◆ Extracted material ◆
* START *

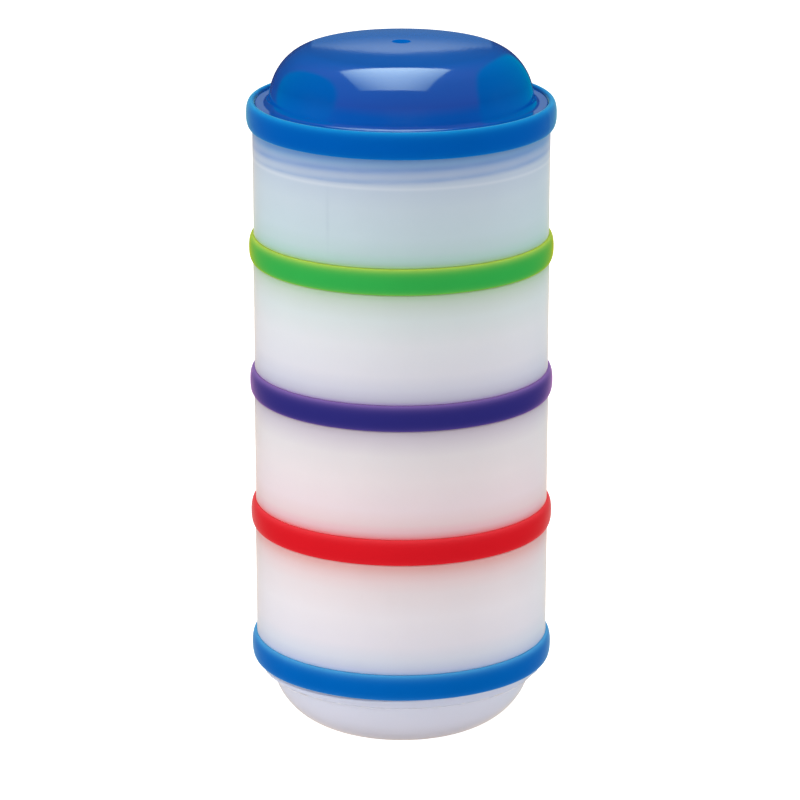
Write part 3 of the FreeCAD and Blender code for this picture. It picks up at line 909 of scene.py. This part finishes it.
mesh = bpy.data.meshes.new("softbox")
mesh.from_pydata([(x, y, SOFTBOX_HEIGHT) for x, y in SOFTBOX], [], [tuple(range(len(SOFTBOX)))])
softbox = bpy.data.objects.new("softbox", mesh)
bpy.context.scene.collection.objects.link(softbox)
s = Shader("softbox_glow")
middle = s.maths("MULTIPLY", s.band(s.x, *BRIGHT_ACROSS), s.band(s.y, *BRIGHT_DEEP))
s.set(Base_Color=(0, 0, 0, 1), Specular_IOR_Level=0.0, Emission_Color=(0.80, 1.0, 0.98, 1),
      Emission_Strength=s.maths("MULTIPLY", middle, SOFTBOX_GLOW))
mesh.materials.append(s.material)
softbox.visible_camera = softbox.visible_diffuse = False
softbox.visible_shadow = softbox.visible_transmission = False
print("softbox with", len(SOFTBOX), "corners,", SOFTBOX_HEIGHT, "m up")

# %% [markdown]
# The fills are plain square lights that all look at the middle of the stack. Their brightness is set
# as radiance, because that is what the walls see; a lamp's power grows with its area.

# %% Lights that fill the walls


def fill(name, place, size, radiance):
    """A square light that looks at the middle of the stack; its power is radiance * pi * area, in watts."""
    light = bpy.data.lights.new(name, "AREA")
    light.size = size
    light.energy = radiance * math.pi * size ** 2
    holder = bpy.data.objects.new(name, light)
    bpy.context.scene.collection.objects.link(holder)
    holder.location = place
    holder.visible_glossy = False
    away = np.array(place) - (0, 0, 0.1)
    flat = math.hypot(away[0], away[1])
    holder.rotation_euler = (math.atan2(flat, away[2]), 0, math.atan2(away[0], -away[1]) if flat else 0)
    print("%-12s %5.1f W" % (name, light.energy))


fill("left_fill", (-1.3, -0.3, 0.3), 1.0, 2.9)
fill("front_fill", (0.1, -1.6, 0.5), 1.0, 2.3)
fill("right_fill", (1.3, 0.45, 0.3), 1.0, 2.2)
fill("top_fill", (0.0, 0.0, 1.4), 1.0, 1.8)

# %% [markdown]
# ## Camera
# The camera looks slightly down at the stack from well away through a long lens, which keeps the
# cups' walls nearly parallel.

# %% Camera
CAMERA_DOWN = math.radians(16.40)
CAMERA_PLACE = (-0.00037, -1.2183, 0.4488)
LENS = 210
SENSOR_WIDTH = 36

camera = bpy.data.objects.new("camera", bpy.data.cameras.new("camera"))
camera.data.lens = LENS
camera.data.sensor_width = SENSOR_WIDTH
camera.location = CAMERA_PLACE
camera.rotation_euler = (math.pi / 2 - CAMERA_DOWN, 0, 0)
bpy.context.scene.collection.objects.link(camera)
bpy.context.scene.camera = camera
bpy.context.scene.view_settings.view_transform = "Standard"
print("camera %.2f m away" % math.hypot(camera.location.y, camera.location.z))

* END *
* START *

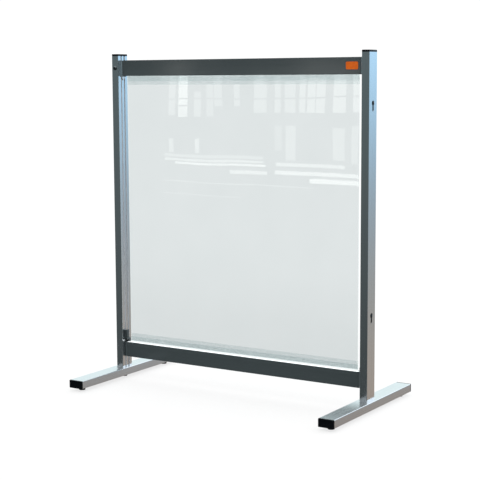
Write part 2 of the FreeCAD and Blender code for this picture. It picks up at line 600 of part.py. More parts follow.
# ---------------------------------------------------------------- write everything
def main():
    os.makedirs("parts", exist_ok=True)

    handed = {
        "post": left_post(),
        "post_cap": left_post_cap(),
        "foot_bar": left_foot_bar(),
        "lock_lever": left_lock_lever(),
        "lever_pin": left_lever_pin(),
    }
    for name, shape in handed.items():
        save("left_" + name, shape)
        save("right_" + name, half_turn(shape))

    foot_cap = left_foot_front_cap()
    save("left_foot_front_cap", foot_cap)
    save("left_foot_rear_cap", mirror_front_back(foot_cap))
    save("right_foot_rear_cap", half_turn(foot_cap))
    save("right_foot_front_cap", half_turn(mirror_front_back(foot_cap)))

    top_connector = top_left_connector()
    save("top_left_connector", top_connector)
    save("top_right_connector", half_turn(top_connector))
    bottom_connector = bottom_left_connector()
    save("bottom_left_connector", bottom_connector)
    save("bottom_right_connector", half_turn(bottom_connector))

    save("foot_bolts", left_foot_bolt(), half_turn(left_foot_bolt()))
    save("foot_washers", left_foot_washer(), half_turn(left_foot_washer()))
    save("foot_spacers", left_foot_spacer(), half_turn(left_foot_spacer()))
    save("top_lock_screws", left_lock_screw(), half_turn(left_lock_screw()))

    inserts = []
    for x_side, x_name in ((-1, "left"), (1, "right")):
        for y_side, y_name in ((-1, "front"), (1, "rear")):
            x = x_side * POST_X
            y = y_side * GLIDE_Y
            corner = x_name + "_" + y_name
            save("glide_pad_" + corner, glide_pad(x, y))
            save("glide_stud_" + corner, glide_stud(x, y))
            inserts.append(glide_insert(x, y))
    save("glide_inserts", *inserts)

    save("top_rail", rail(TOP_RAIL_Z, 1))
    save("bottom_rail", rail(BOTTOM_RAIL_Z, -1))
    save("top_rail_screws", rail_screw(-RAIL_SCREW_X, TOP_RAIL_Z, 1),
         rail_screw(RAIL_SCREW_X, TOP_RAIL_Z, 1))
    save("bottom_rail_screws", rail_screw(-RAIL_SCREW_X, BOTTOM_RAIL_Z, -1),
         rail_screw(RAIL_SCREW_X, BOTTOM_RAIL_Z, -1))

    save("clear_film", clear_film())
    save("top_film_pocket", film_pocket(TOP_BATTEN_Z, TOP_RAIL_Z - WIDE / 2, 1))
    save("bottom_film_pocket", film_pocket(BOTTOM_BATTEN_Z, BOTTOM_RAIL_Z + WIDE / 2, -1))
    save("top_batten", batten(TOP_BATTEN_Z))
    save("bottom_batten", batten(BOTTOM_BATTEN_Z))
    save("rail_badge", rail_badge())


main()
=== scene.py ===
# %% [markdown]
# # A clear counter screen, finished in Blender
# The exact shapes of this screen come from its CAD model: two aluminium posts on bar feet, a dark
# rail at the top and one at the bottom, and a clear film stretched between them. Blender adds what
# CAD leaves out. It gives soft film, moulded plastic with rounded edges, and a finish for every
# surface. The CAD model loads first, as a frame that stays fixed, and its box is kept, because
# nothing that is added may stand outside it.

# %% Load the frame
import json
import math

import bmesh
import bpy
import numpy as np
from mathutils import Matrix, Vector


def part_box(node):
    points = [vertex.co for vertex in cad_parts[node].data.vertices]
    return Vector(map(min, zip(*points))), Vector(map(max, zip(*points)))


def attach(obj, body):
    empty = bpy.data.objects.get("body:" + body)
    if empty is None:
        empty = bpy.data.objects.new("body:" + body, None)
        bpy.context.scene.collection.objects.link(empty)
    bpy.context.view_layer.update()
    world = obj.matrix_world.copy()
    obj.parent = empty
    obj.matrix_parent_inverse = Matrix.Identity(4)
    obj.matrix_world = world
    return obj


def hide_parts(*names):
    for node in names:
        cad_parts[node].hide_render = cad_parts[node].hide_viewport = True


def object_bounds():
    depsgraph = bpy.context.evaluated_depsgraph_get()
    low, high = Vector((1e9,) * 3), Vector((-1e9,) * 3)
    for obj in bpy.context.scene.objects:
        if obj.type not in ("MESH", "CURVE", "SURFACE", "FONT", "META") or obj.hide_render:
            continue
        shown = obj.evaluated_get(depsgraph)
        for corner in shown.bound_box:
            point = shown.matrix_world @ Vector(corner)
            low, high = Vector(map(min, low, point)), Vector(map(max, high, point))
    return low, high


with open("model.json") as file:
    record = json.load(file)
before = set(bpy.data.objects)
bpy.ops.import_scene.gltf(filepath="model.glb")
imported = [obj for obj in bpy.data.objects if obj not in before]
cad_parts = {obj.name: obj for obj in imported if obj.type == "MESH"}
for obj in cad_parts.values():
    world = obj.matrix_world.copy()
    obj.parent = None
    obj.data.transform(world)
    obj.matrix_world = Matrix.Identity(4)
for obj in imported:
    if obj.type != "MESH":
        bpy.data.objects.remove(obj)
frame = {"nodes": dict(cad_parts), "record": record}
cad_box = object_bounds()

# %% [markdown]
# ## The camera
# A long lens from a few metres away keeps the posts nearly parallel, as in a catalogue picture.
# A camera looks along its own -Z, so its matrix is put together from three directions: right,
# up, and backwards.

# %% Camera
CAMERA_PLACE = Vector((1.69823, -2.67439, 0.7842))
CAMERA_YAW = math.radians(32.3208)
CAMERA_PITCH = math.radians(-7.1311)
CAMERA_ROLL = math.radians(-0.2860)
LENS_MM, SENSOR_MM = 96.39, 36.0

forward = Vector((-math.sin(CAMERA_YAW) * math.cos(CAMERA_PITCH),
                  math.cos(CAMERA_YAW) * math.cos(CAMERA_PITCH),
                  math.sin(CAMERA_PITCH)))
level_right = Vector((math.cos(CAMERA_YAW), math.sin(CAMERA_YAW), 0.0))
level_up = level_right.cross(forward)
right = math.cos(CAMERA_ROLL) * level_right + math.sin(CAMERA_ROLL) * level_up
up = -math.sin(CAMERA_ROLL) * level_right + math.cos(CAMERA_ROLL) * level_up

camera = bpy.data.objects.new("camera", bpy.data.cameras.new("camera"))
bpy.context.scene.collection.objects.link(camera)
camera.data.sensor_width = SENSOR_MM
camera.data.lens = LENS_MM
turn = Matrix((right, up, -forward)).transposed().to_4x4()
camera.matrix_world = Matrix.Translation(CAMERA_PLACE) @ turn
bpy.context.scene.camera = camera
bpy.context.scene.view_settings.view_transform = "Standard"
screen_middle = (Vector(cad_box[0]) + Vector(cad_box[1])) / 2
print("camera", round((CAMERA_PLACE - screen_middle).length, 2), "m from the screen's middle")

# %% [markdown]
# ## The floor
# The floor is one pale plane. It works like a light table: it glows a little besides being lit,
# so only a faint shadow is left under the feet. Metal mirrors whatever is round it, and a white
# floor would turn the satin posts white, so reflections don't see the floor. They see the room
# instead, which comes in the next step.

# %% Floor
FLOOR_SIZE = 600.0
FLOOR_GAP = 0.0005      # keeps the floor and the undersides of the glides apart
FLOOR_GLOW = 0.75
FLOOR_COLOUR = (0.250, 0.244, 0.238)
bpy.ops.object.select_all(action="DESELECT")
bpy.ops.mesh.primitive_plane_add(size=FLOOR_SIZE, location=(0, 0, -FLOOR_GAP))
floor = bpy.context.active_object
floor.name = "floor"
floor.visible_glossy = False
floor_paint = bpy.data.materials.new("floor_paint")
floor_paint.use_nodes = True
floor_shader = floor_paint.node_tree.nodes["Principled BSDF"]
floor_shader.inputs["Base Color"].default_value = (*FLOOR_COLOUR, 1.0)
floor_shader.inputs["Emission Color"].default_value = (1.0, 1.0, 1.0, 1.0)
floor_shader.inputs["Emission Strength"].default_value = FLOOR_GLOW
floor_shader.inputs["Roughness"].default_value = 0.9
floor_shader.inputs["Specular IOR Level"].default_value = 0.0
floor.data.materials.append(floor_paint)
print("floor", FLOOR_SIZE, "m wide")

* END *
* START *

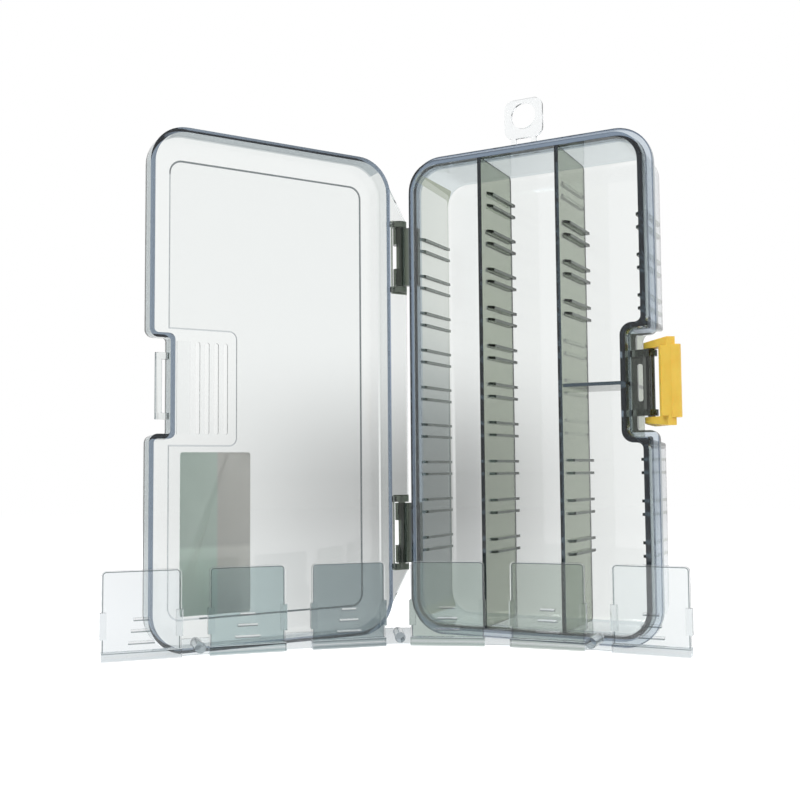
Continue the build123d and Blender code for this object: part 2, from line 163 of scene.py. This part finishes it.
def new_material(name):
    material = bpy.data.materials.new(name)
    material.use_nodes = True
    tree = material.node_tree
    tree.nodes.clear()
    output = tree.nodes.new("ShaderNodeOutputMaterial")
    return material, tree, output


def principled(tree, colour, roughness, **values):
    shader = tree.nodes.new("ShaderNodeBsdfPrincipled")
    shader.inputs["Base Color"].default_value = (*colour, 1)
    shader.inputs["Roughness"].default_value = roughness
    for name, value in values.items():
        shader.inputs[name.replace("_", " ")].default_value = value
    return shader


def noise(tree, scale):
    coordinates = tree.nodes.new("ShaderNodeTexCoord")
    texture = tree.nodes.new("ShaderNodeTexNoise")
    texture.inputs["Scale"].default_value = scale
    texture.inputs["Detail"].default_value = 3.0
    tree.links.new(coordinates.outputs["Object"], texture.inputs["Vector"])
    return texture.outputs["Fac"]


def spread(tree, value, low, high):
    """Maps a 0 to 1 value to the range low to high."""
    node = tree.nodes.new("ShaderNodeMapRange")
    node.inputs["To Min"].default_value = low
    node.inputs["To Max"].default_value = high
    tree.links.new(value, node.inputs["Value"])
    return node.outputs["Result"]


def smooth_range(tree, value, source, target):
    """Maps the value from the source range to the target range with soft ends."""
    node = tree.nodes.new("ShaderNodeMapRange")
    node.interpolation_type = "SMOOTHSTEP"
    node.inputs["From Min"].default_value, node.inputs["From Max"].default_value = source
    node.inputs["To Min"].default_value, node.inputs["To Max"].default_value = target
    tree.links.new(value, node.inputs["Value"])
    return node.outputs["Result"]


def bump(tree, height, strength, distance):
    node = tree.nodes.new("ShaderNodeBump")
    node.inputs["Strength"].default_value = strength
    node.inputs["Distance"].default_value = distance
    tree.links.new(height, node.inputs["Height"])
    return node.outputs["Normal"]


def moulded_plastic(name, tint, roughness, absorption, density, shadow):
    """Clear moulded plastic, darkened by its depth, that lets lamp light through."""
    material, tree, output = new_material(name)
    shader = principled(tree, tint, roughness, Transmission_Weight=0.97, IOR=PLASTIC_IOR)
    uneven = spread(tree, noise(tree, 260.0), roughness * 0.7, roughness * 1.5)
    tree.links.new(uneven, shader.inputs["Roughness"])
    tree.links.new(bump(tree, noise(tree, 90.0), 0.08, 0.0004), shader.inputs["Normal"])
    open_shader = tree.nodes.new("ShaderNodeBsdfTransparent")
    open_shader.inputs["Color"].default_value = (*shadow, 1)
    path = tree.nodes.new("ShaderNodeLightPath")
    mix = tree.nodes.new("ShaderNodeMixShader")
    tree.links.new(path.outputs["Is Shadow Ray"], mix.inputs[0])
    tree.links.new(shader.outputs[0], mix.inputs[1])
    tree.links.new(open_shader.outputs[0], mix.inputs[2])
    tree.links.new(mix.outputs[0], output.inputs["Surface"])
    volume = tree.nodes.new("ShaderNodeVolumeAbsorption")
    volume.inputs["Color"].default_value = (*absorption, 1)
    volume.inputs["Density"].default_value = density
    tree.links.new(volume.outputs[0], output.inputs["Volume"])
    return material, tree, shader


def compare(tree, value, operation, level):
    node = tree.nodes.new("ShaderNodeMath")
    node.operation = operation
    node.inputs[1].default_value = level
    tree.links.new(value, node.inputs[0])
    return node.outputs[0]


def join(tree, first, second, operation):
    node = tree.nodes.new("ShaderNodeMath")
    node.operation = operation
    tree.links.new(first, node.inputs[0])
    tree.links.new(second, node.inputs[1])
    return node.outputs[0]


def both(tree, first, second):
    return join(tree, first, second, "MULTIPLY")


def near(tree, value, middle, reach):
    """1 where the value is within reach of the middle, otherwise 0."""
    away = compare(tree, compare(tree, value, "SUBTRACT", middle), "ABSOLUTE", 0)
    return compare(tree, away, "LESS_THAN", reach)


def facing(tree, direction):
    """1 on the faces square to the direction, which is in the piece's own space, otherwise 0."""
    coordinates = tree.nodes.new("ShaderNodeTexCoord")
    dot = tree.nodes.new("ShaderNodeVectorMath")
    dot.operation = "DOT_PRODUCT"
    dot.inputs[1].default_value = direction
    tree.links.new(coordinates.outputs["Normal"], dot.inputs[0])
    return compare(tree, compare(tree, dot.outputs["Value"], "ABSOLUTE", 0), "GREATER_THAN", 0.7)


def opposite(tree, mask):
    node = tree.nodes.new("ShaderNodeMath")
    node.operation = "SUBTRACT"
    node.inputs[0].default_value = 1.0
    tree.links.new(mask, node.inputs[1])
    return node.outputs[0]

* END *

◆ Problem description ◆
Give again the run of lines that opens at the line with "corner, glide_stud(x, y))" and closes at the line with "obj.matrix_world = world", exactly, and only that run.

◆ Written answer ◆
            save("glide_stud_" + corner, glide_stud(x, y))
            inserts.append(glide_insert(x, y))
    save("glide_inserts", *inserts)

    save("top_rail", rail(TOP_RAIL_Z, 1))
    save("bottom_rail", rail(BOTTOM_RAIL_Z, -1))
    save("top_rail_screws", rail_screw(-RAIL_SCREW_X, TOP_RAIL_Z, 1),
         rail_screw(RAIL_SCREW_X, TOP_RAIL_Z, 1))
    save("bottom_rail_screws", rail_screw(-RAIL_SCREW_X, BOTTOM_RAIL_Z, -1),
         rail_screw(RAIL_SCREW_X, BOTTOM_RAIL_Z, -1))

    save("clear_film", clear_film())
    save("top_film_pocket", film_pocket(TOP_BATTEN_Z, TOP_RAIL_Z - WIDE / 2, 1))
    save("bottom_film_pocket", film_pocket(BOTTOM_BATTEN_Z, BOTTOM_RAIL_Z + WIDE / 2, -1))
    save("top_batten", batten(TOP_BATTEN_Z))
    save("bottom_batten", batten(BOTTOM_BATTEN_Z))
    save("rail_badge", rail_badge())


main()
=== scene.py ===
# %% [markdown]
# # A clear counter screen, finished in Blender
# The exact shapes of this screen come from its CAD model: two aluminium posts on bar feet, a dark
# rail at the top and one at the bottom, and a clear film stretched between them. Blender adds what
# CAD leaves out. It gives soft film, moulded plastic with rounded edges, and a finish for every
# surface. The CAD model loads first, as a frame that stays fixed, and its box is kept, because
# nothing that is added may stand outside it.

# %% Load the frame
import json
import math

import bmesh
import bpy
import numpy as np
from mathutils import Matrix, Vector


def part_box(node):
    points = [vertex.co for vertex in cad_parts[node].data.vertices]
    return Vector(map(min, zip(*points))), Vector(map(max, zip(*points)))


def attach(obj, body):
    empty = bpy.data.objects.get("body:" + body)
    if empty is None:
        empty = bpy.data.objects.new("body:" + body, None)
        bpy.context.scene.collection.objects.link(empty)
    bpy.context.view_layer.update()
    world = obj.matrix_world.copy()
    obj.parent = empty
    obj.matrix_parent_inverse = Matrix.Identity(4)
    obj.matrix_world = world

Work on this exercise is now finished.